Cassidy divides his book into three roughly equal sections. The first, 'Utopian Economics', exposes the extent to which free-market theories have become an ideology that departs from observed reality - and how they have become imbricated with particular political positions in a way that makes rational analysis and criticism both difficult and unlikely to be influential. The second section, 'Reality-Based Economics', recounts the much less widely advertised history of opposition to free-market simplifications and abstractions and the extent to which that ideology simply ignored the irrational elements of economic behaviour. The third section, 'The Great Crunch' covers the crisis itself, relating the progress of events to the points covered in the first two sections. A concluding chapter - originally written in 2009 - then offers Cassidy's thoughts on what has been learned.
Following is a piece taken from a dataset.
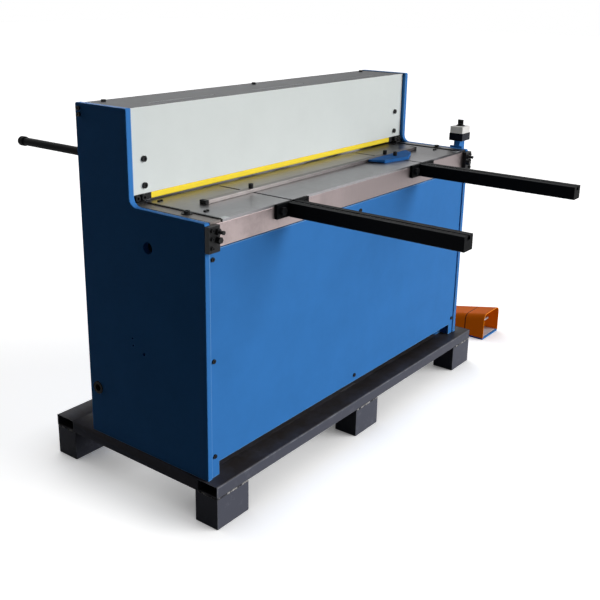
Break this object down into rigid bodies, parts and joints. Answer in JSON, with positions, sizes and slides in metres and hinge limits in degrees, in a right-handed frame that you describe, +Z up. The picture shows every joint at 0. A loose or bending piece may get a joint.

This is extended by an Afterword, which appears to have been added to the paperback edition of this book, and brings the story up to the middle of 2010.
Cassidy is a fluent writer, and the book is aimed at the intelligent general reader with no specialist knowledge. 'How Markets Fail' is free from obvious bias (indeed, most of the obvious villains of the tale do a fine job of condemning themselves out of their own mouths). As a one-volume introduction to the subject it can scarcely be bettered, though the interested reader may feel inclined to supplement his or her knowledge in detail by reading any of a number of other excellent studies that have emerged in the last two years - for example, Nouriel Roubini's 'Crisis Economics', John Quiggin's 'Zombie Economics' and Ha-Joon Chang's '23 Things They Don't Tell You About Capitalism'.
As Cassidy's Conclusion and Afterword make clear, it is far from certain that the necessary lessons from the crisis have been learned at the highest levels of government. But it is now inexcusable for anyone to be ignorant of these matters. Cassidy's book is a public service as well as a fine read.